>> start Information given

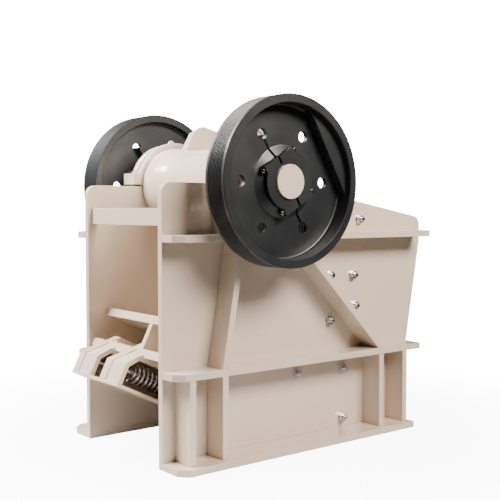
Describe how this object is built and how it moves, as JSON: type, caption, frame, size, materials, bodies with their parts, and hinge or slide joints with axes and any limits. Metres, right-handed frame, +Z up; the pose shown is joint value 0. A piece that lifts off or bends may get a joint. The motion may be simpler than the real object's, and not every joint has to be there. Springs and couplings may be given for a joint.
{
  "type": "single-toggle jaw crusher",
  "caption": "Single-toggle jaw crusher: a ribbed plate frame, an eccentric shaft with heavy wheels, a swinging jaw, a toggle beam and tension springs.",
  "frame": {"origin": "on the floor, under the middle of the overall box", "axes": "+X from the toggle and spring end towards the feed end, +Z up, Y along the eccentric shaft with the flywheel at +Y"},
  "size_m": [2.805, 1.946, 2.562],
  "materials": {
    "cream_paint": "gloss paint",
    "charcoal_paint": "semi-gloss paint",
    "shaft_paint": "gloss paint",
    "manganese_steel": "cast manganese steel",
    "bright_steel": "bright"
  },
  "bodies": {
    "frame": {"pulley_side_plate": "cream_paint", "pulley_side_upper_shelf": "cream_paint", "pulley_side_middle_shelf": "cream_paint", "pulley_side_foot": "cream_paint", "pulley_side_lower_ribs": "cream_paint", "pulley_side_rear_brace": "cream_paint", "pulley_side_front_brace": "cream_paint", "pulley_side_bearing_base": "cream_paint", "pulley_side_bearing_cap": "cream_paint", "pulley_side_spring_housing": "cream_paint", "flywheel_side_plate": "cream_paint", "flywheel_side_upper_shelf": "cream_paint", "flywheel_side_middle_shelf": "cream_paint", "flywheel_side_foot": "cream_paint", "flywheel_side_lower_ribs": "cream_paint", "flywheel_side_rear_brace": "cream_paint", "flywheel_side_front_brace": "cream_paint", "flywheel_side_bearing_base": "cream_paint", "flywheel_side_bearing_cap": "cream_paint", "flywheel_side_spring_housing": "cream_paint", "rear_cross_plate": "cream_paint", "front_wall": "cream_paint", "front_wall_ribs": "cream_paint", "spring_tray": "cream_paint", "beam_lower_plate": "cream_paint", "beam_upper_plate": "cream_paint", "beam_web": "cream_paint", "beam_gusset": "cream_paint", "pulley_side_cheek_plates": "manganese_steel", "flywheel_side_cheek_plates": "manganese_steel", "fixed_jaw_die": "manganese_steel", "toggle_seat": "cream_paint", "toggle_plate": "cream_paint", "tension_rods": "bright_steel", "springs": "bright_steel"},
    "rotor": {"eccentric_shaft": "shaft_paint", "drive_pulley": "charcoal_paint", "flywheel": "charcoal_paint", "pulley_counterweight": "charcoal_paint", "flywheel_counterweight": "charcoal_paint"},
    "pitman": {"pitman": "cream_paint", "swing_jaw_die": "manganese_steel"}
  },
  "joints": [
    {"name": "shaft_spin", "type": "hinge", "parent": "frame", "child": "rotor", "pos_m": [-0.3675, 0, 1.962], "axis": [0, 1, 0], "continuous": true},
    {"name": "pitman_pivot", "type": "hinge", "parent": "rotor", "child": "pitman", "pos_m": [-0.38049, 0, 1.9545], "axis": [0, 1, 0], "continuous": true}
  ],
  "couplings": [
    {"joint": "pitman_pivot", "follows": "shaft_spin", "ratio": -1}
  ]
}
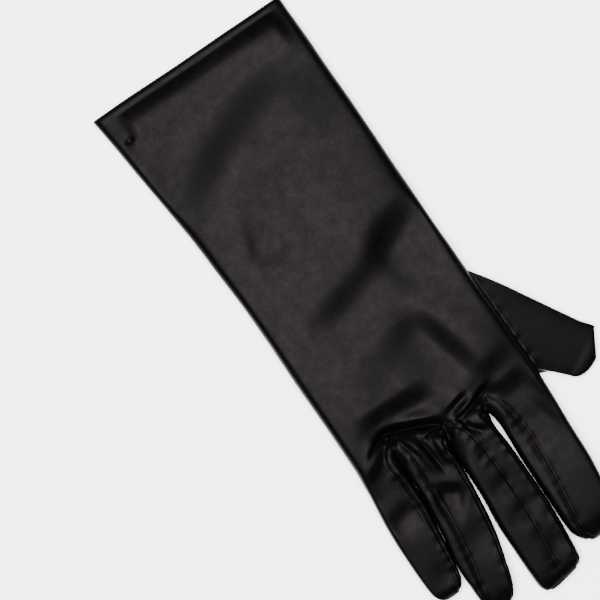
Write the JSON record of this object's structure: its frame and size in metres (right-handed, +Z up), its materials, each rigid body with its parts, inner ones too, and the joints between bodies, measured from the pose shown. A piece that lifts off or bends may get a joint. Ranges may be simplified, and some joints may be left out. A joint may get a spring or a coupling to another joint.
{
  "type": "dress glove",
  "caption": "Plain black satin dress glove for a right hand, lying palm down with its fingers together, thumb out to the side and hollow cuff open.",
  "frame": {"origin": "centre of the glove's box in plan, on the surface that its palm lies on", "axes": "+Y from the cuff to the fingertips, +X across the hand away from the thumb, +Z up out of the back of the hand"},
  "size_m": [0.1176, 0.264, 0.0141],
  "materials": {
    "satin": "satin"
  },
  "bodies": {
    "root": {"hand_shell": "satin", "thumb": "satin", "fourchette_index_middle": "satin", "fourchette_middle_ring": "satin", "fourchette_ring_little": "satin", "cuff_hem": "satin"}
  },
  "joints": []
}
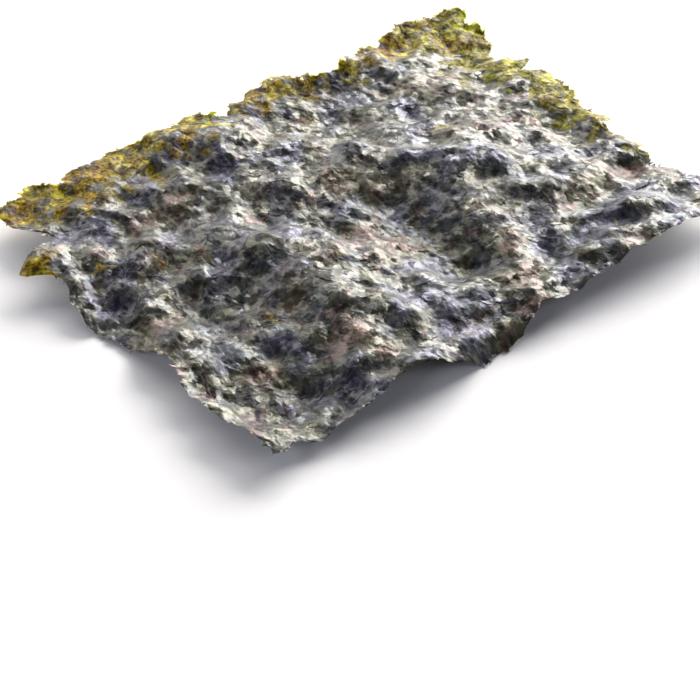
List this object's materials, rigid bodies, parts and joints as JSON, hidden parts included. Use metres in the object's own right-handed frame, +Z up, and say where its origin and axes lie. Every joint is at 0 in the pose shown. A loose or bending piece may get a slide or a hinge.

>> end Information given

To be done:
Repeat the entries above exactly, leaving nothing out.

Response:
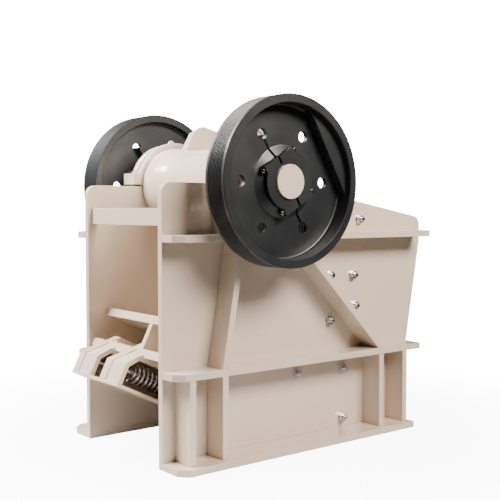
Describe how this object is built and how it moves, as JSON: type, caption, frame, size, materials, bodies with their parts, and hinge or slide joints with axes and any limits. Metres, right-handed frame, +Z up; the pose shown is joint value 0. A piece that lifts off or bends may get a joint. The motion may be simpler than the real object's, and not every joint has to be there. Springs and couplings may be given for a joint.
{
  "type": "single-toggle jaw crusher",
  "caption": "Single-toggle jaw crusher: a ribbed plate frame, an eccentric shaft with heavy wheels, a swinging jaw, a toggle beam and tension springs.",
  "frame": {"origin": "on the floor, under the middle of the overall box", "axes": "+X from the toggle and spring end towards the feed end, +Z up, Y along the eccentric shaft with the flywheel at +Y"},
  "size_m": [2.805, 1.946, 2.562],
  "materials": {
    "cream_paint": "gloss paint",
    "charcoal_paint": "semi-gloss paint",
    "shaft_paint": "gloss paint",
    "manganese_steel": "cast manganese steel",
    "bright_steel": "bright"
  },
  "bodies": {
    "frame": {"pulley_side_plate": "cream_paint", "pulley_side_upper_shelf": "cream_paint", "pulley_side_middle_shelf": "cream_paint", "pulley_side_foot": "cream_paint", "pulley_side_lower_ribs": "cream_paint", "pulley_side_rear_brace": "cream_paint", "pulley_side_front_brace": "cream_paint", "pulley_side_bearing_base": "cream_paint", "pulley_side_bearing_cap": "cream_paint", "pulley_side_spring_housing": "cream_paint", "flywheel_side_plate": "cream_paint", "flywheel_side_upper_shelf": "cream_paint", "flywheel_side_middle_shelf": "cream_paint", "flywheel_side_foot": "cream_paint", "flywheel_side_lower_ribs": "cream_paint", "flywheel_side_rear_brace": "cream_paint", "flywheel_side_front_brace": "cream_paint", "flywheel_side_bearing_base": "cream_paint", "flywheel_side_bearing_cap": "cream_paint", "flywheel_side_spring_housing": "cream_paint", "rear_cross_plate": "cream_paint", "front_wall": "cream_paint", "front_wall_ribs": "cream_paint", "spring_tray": "cream_paint", "beam_lower_plate": "cream_paint", "beam_upper_plate": "cream_paint", "beam_web": "cream_paint", "beam_gusset": "cream_paint", "pulley_side_cheek_plates": "manganese_steel", "flywheel_side_cheek_plates": "manganese_steel", "fixed_jaw_die": "manganese_steel", "toggle_seat": "cream_paint", "toggle_plate": "cream_paint", "tension_rods": "bright_steel", "springs": "bright_steel"},
    "rotor": {"eccentric_shaft": "shaft_paint", "drive_pulley": "charcoal_paint", "flywheel": "charcoal_paint", "pulley_counterweight": "charcoal_paint", "flywheel_counterweight": "charcoal_paint"},
    "pitman": {"pitman": "cream_paint", "swing_jaw_die": "manganese_steel"}
  },
  "joints": [
    {"name": "shaft_spin", "type": "hinge", "parent": "frame", "child": "rotor", "pos_m": [-0.3675, 0, 1.962], "axis": [0, 1, 0], "continuous": true},
    {"name": "pitman_pivot", "type": "hinge", "parent": "rotor", "child": "pitman", "pos_m": [-0.38049, 0, 1.9545], "axis": [0, 1, 0], "continuous": true}
  ],
  "couplings": [
    {"joint": "pitman_pivot", "follows": "shaft_spin", "ratio": -1}
  ]
}
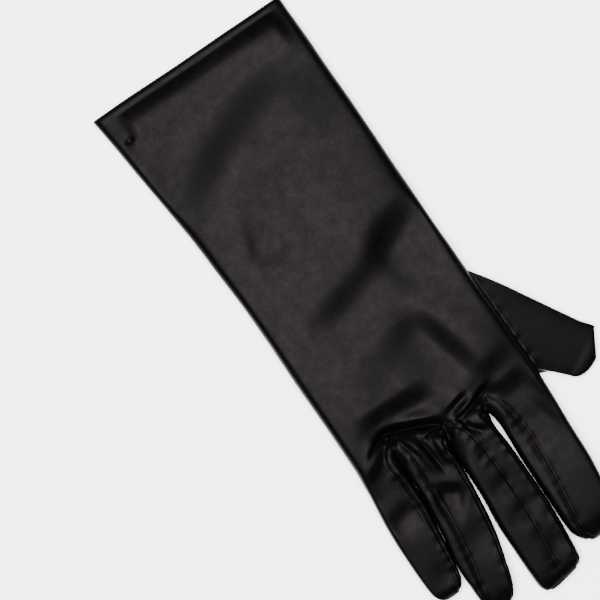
Write the JSON record of this object's structure: its frame and size in metres (right-handed, +Z up), its materials, each rigid body with its parts, inner ones too, and the joints between bodies, measured from the pose shown. A piece that lifts off or bends may get a joint. Ranges may be simplified, and some joints may be left out. A joint may get a spring or a coupling to another joint.
{
  "type": "dress glove",
  "caption": "Plain black satin dress glove for a right hand, lying palm down with its fingers together, thumb out to the side and hollow cuff open.",
  "frame": {"origin": "centre of the glove's box in plan, on the surface that its palm lies on", "axes": "+Y from the cuff to the fingertips, +X across the hand away from the thumb, +Z up out of the back of the hand"},
  "size_m": [0.1176, 0.264, 0.0141],
  "materials": {
    "satin": "satin"
  },
  "bodies": {
    "root": {"hand_shell": "satin", "thumb": "satin", "fourchette_index_middle": "satin", "fourchette_middle_ring": "satin", "fourchette_ring_little": "satin", "cuff_hem": "satin"}
  },
  "joints": []
}
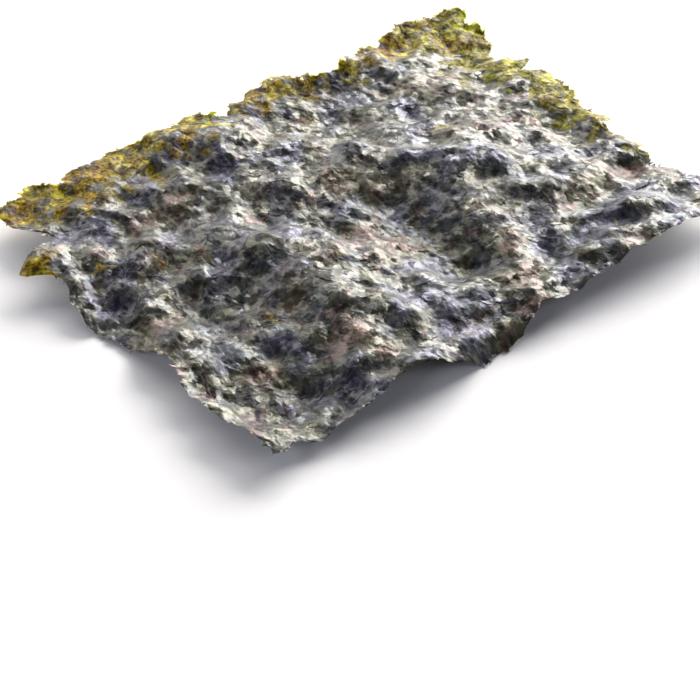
List this object's materials, rigid bodies, parts and joints as JSON, hidden parts included. Use metres in the object's own right-handed frame, +Z up, and say where its origin and axes lie. Every joint is at 0 in the pose shown. A loose or bending piece may get a slide or a hinge.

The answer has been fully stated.